ConCourt to hear insolvency matter

The Constitutional Court will on Tuesday hear an application for leave to appeal on whether a debt-restructuring proposal constitutes an act of insolvency, allowing a creditor to begin sequestration proceedings.

The matter began when a Mr De Klerk in 2007 entered a credit agreement with Griekwaland West Co-Operative CC (Griekwaland), but failed to honour his payment obligations.

De Klerk approached a debt counsellor from Debt Wise, who concluded that he was over indebted.

In 2010 Debt Wise sent a debt-restructuring proposal to Griekwaland and De Klerk later filed a second debt-restructuring proposal with the Magistrate’s Court.

Griekwaland then applied to the High Court in Kimberley for a provisional sequestration order, which was granted on two grounds.

First, that Debt Wise debt-restructuring proposal constituted an act of insolvency because it was an admission that De Klerk was unable to pay his debts. Secondly, that De Klerk was factually insolvent, an alternative ground for sequestration, partly because the High Court found that there was no evidence to support his claim that his farm was worth R5 million, and therefore exceeded his liabilities.

The High Court later made this sequestration order final.

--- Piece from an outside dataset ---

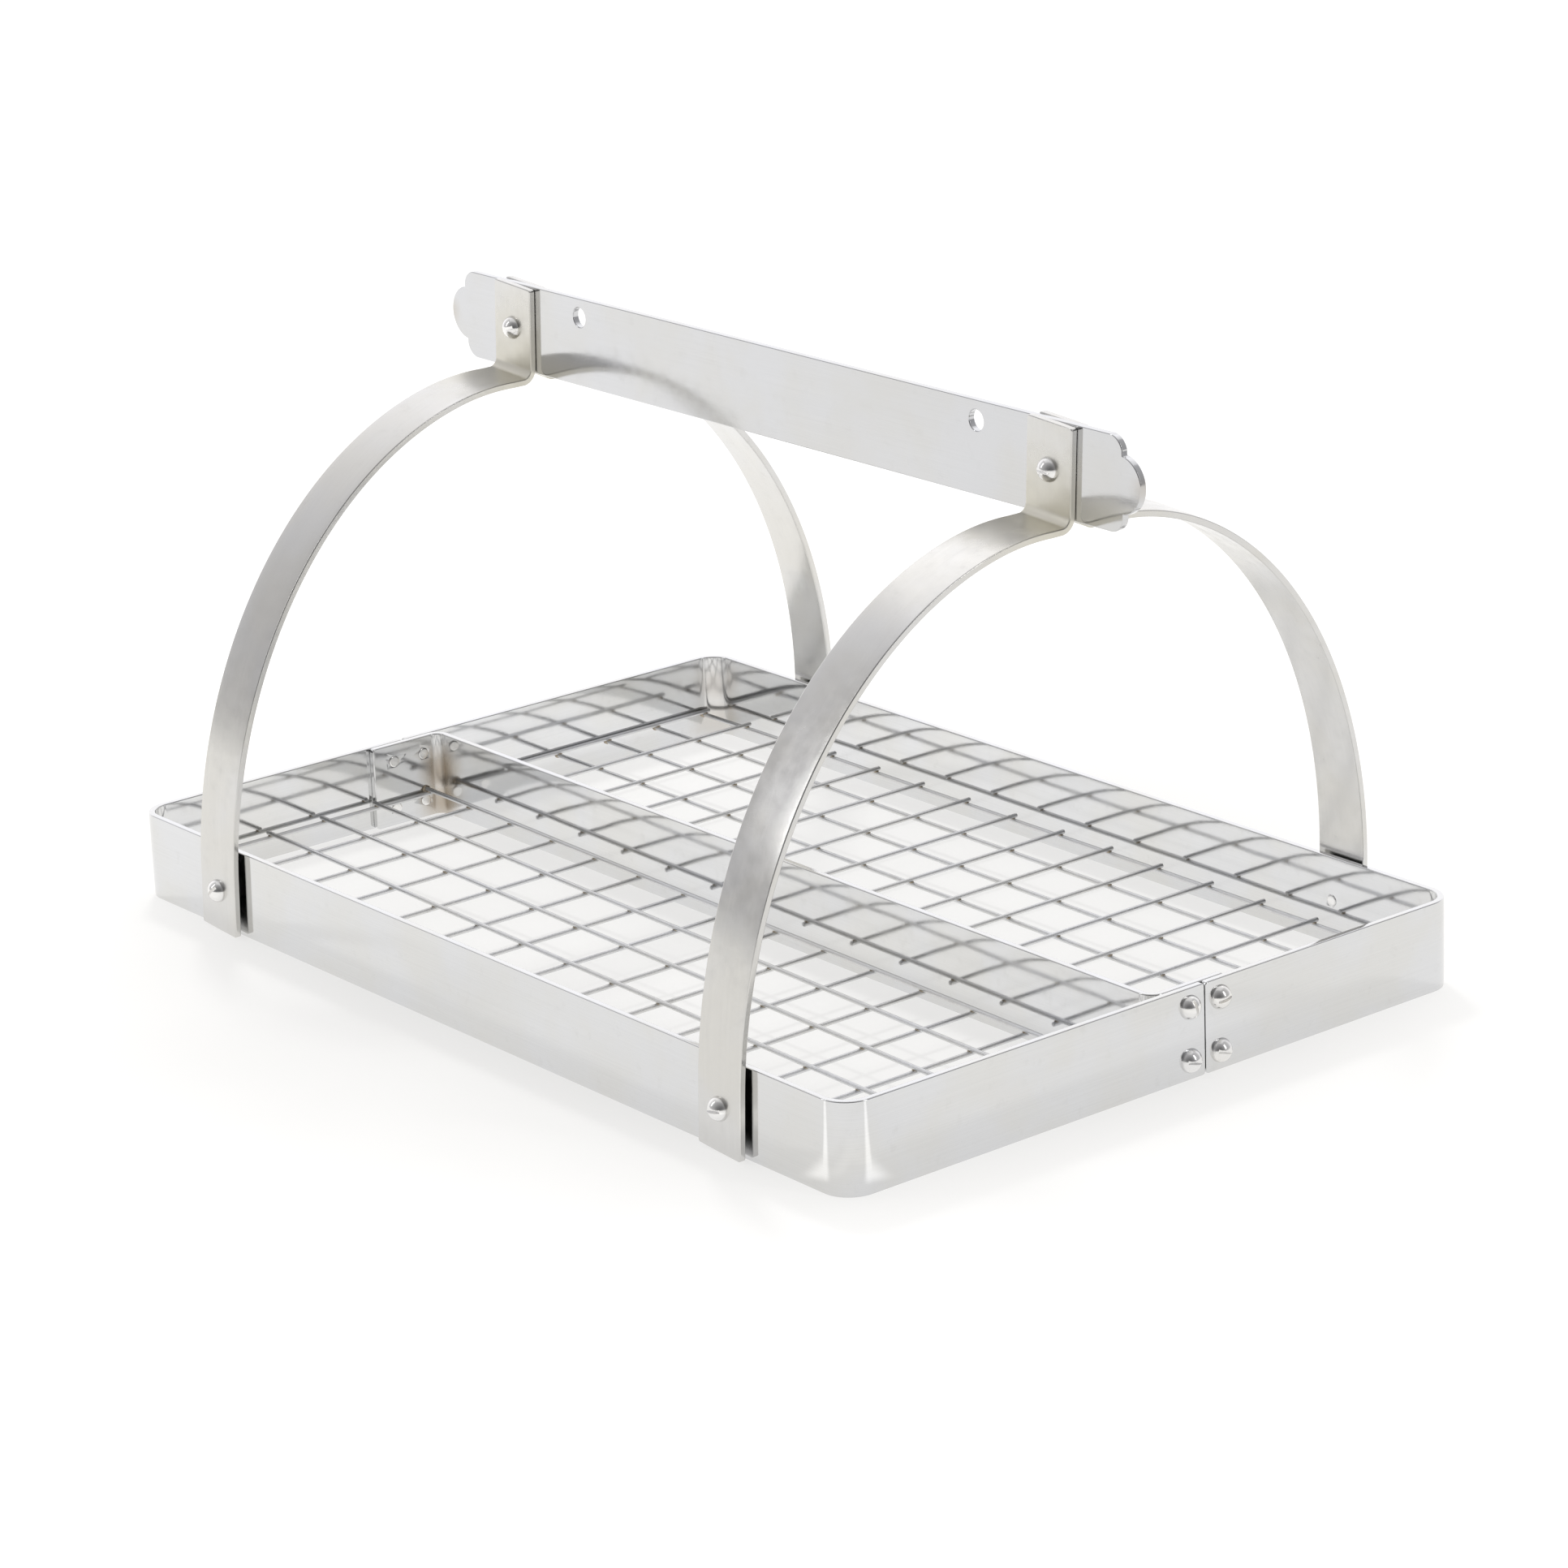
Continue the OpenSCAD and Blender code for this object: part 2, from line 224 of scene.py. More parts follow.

De Klerk appealed to the Full Bench of the High Court, which found that the debt-restructuring proposal was an act of insolvency.

De Klerk had argued that he did not send the proposal himself and therefore it could not constitute an act of insolvency.

The Full Bench however rejected this, as it had been sent on his instruction. It also upheld the lower court’s finding as to De Klerk’s factual insolvency.

The Supreme Court of Appeal dismissed Mr de Klerk’s application for leave to appeal.

De Klerk will approach the Constitutional Court to determine whether a debt-restructuring proposal, in terms of the National Credit Act, constitutes an act of insolvency from the debtor.

He argues that the notice sent by Debt Wise cannot be understood as an admission that he cannot pay his debts, as this would be contrary to the purposes of debt-review procedures. He also argues that he was not really insolvent.

Griekwaland contends that it is not in the interests of justice to grant De Klerk leave to appeal for two reasons.

Firstly, because of a pending remedial legislation dealing with the same issue. Secondly, because De Klerk has been found to be factually insolvent.

On the second point alone, one can be sequestrated in terms of the Insolvency Act. Griekwaland also argues, on the merits, that the notice Debt Wise notice, sent on behalf and with the consent of De Klerk, can reasonably be construed as an admission that he was unable to pay his debts.